PROVIDED MATERIAL:
━━━━━━━━━━━━━━━━━━━━
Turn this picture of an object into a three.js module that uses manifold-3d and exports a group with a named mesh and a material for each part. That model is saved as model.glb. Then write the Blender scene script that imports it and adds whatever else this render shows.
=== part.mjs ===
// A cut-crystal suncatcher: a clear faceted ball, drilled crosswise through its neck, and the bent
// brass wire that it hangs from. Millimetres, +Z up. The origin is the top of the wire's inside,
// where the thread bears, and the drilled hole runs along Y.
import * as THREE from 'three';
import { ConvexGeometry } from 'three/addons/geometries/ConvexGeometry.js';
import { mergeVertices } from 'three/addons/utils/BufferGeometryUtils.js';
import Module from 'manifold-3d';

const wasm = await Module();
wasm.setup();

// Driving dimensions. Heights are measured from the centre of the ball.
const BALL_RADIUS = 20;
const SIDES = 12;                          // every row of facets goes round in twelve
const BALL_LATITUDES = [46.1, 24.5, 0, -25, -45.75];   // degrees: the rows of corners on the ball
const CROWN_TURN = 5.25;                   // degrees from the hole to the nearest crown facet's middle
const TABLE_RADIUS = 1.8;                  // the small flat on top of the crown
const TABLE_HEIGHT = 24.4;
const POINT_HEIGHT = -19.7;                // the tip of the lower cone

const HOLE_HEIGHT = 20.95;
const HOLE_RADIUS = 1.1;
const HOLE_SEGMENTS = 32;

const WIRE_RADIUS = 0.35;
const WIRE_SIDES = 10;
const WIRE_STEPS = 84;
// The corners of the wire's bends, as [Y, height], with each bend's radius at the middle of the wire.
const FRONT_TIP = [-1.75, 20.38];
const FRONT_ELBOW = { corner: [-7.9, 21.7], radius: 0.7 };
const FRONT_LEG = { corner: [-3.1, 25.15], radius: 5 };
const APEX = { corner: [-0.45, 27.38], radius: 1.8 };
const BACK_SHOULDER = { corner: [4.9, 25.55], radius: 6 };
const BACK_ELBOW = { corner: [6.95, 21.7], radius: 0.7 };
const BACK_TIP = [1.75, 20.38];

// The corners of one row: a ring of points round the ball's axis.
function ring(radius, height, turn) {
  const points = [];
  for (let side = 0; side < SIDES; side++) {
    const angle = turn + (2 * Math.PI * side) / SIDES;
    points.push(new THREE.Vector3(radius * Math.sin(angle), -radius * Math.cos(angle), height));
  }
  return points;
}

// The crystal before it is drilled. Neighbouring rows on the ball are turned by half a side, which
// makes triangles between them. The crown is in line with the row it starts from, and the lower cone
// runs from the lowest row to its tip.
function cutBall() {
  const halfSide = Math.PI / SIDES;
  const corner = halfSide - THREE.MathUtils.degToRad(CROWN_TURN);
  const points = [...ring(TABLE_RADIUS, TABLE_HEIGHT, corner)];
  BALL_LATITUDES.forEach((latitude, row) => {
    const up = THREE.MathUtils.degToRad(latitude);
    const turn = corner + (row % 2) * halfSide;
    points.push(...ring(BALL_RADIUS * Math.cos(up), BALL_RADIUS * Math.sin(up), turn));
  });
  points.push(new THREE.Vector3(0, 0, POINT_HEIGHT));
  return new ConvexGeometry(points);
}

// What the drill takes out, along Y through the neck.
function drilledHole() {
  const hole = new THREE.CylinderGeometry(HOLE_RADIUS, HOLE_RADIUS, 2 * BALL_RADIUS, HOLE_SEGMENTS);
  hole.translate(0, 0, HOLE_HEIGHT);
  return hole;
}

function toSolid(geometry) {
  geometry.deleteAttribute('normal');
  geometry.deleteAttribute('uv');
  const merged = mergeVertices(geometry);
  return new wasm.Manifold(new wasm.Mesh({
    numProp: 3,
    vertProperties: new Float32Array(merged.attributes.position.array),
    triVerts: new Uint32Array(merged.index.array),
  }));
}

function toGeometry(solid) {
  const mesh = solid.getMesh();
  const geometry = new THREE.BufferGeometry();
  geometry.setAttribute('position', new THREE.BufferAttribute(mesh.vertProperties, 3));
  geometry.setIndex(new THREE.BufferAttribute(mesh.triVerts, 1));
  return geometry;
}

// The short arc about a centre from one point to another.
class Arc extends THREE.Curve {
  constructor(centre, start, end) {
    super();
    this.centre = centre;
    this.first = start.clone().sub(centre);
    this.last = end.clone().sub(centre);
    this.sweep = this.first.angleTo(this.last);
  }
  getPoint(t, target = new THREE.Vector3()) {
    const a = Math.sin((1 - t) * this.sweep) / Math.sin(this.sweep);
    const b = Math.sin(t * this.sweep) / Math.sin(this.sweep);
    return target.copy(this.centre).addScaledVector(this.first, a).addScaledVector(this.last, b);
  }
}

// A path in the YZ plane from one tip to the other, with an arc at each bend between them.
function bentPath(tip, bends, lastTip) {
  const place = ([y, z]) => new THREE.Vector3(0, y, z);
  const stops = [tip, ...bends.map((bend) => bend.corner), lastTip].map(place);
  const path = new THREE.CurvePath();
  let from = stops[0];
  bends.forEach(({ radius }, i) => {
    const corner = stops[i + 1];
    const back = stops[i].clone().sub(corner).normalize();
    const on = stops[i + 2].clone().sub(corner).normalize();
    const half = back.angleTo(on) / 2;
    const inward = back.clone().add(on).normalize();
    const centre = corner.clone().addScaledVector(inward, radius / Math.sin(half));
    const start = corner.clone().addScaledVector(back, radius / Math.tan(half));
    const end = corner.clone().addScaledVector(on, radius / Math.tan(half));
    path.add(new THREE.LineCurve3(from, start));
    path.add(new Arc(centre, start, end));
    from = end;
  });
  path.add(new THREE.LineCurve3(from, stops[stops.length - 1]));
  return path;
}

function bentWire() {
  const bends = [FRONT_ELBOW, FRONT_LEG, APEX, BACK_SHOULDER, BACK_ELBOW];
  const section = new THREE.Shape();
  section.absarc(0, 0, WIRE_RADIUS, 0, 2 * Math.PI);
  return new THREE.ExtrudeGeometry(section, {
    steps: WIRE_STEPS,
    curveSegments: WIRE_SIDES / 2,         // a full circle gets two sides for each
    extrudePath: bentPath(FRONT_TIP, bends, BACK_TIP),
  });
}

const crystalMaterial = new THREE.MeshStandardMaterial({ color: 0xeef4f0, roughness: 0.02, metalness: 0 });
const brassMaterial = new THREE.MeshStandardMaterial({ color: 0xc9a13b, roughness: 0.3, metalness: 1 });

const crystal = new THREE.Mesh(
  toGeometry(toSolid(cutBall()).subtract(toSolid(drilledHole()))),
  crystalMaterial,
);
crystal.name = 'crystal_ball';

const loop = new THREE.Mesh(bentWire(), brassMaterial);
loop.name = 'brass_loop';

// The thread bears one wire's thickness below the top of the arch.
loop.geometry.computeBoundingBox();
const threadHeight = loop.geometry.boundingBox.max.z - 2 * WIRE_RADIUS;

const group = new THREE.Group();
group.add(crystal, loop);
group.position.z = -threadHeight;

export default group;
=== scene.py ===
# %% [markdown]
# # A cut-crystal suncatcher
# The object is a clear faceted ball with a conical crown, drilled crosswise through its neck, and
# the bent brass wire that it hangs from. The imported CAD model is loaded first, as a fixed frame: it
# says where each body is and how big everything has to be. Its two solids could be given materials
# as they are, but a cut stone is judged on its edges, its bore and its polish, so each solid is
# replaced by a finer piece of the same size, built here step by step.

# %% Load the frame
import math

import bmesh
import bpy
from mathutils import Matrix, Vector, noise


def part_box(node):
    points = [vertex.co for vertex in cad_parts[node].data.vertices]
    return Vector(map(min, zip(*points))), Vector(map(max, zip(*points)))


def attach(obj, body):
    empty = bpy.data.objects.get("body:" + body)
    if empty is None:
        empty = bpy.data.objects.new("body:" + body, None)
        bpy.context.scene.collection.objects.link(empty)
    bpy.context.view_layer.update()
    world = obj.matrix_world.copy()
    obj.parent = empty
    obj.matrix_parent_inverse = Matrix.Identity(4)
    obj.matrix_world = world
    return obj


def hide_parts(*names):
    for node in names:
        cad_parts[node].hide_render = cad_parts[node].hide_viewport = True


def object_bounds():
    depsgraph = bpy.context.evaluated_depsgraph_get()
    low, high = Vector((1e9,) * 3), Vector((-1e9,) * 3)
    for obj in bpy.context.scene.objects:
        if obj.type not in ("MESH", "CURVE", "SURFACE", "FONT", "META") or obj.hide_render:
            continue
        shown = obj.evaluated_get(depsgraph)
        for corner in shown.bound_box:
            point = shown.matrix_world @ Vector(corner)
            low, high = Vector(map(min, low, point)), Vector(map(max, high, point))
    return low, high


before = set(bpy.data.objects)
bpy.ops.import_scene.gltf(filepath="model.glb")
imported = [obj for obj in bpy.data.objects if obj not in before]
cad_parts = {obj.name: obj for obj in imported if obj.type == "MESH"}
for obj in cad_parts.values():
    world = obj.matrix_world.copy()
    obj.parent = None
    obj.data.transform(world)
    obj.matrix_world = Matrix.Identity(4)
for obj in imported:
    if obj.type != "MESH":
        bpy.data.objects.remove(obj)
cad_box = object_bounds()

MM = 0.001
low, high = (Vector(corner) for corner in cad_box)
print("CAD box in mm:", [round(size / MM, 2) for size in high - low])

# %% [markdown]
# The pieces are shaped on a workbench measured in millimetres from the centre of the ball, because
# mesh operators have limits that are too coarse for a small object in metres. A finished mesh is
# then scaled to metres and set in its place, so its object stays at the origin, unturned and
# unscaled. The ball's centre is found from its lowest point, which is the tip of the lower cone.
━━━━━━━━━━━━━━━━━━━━
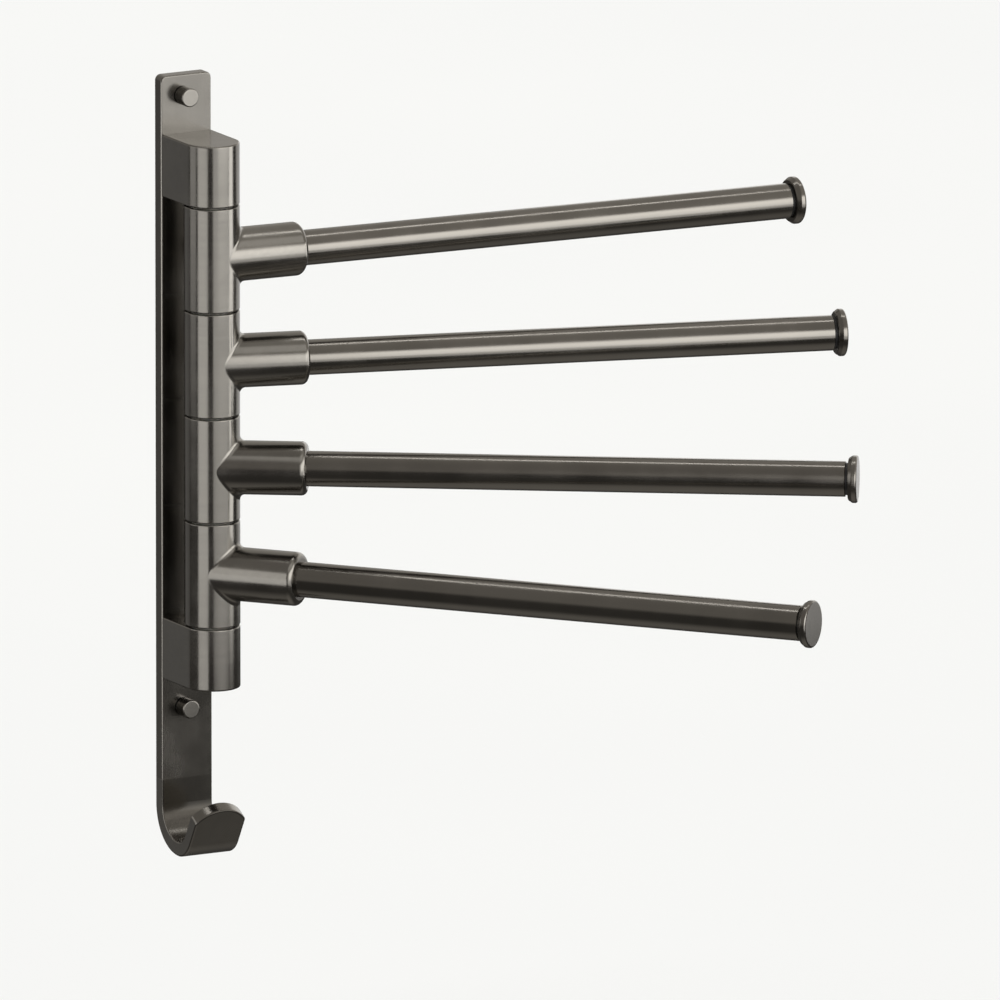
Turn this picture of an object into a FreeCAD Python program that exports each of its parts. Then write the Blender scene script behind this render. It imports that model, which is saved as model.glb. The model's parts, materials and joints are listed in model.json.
━━━━━━━━━━━━━━━━━━━━
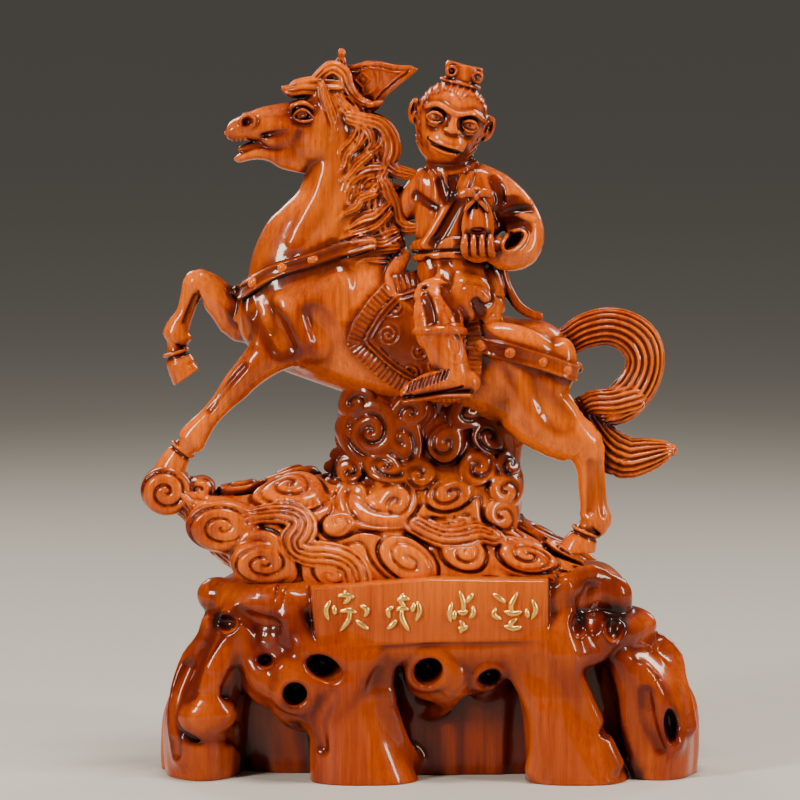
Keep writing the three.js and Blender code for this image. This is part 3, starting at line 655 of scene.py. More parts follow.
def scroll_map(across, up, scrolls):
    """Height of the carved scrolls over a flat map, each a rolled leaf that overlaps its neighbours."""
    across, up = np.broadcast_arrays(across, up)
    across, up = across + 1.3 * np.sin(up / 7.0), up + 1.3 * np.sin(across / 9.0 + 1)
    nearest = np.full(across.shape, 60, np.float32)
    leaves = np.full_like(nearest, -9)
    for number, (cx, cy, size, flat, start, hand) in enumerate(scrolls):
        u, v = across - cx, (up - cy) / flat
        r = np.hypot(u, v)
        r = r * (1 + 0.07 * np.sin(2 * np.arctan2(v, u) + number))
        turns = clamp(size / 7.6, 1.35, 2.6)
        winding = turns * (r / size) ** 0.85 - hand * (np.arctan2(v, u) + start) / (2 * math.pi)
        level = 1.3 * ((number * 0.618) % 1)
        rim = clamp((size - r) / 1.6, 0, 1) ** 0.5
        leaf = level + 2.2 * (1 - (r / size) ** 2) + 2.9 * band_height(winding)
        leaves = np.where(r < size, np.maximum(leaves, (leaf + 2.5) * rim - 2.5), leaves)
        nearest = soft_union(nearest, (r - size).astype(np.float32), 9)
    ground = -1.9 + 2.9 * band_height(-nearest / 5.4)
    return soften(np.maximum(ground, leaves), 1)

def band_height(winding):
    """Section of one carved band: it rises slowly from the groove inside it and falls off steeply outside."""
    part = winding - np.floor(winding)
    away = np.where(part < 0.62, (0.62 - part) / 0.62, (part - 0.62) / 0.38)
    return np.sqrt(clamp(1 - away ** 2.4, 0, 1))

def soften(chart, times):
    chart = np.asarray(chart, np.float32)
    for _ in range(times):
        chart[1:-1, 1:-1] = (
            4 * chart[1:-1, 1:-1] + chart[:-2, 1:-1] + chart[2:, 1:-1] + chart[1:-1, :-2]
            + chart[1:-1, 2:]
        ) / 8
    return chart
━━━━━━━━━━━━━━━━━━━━
WRITTEN TASK:
Go through the material above and output exactly the lines from the one containing "bpy.data.objects.remove(obj)" through the one containing "high - low])".

THE REPLY:
        bpy.data.objects.remove(obj)
cad_box = object_bounds()

MM = 0.001
low, high = (Vector(corner) for corner in cad_box)
print("CAD box in mm:", [round(size / MM, 2) for size in high - low])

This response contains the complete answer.